Anyway, just blabbering here, this is good thing. And can't wait for it to drop down some 25x in price
sorry for double posting, system said it wasn't posted the first time
what about doing a benchmark using a software ramdrive such as the one from qsoft? i am getting around 500MB/s throughput in hdtach on a 2GB partition of ram - i'd be interested to see how it compares
I thought I had read somewhere that the price had gone up closer to 5K for the small one. THat is why I referenced the Intel SLC drives as another option. Sure it may still not give quote the same IOPS bt you would get more space. I guess it boils down to price/MB or price/IOPS depending on the use.
I think the real market for something like this is not at all in desktops, but much more likely as an intermediary cache step in storage filers between memory and scsi disks. That is really the only place that can get away with costs of this magnitude in $/GB.

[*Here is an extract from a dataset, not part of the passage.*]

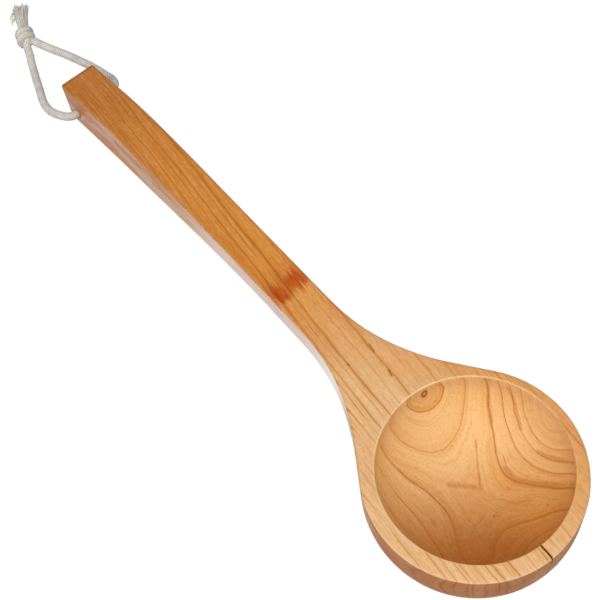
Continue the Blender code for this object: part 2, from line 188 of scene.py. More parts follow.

I'll bet this would make a sweet scratch disk for photoshop. Kind of pricey, but if you send me one I'll tell you how much I like it
This kind of performace is possible with a software cache approach from www.superspeed.com, their SuperCache 3 and RAMDISK 9 Plus products deliver 1GB+ to the allocated memory to caching the disk at a block level cache or using the RAMDISK to store data.
This is not some new idea! A far cheaper solution is to use a hardware raid controller such as a Highpoint 3510/20 or and Adaptec 5405/8505 and 4 or more smaller Samsung SLC drives in raid 0. The total cost is about $1300 dollars from the EGG. I am running such a setup with 4 drives and easily hit the numbers this Fusion-IO is hitting and can boot from it,in Windows, OS X, Linux, and a bunch of other OS's. The Samsung SLC SSD's are also rebranded and sold as AData, Gskill, and OCZ. The 32Gb version selling as low as $239 each. While MLC flash varies in performance, SLC is pretty much the same and the controller is what matters.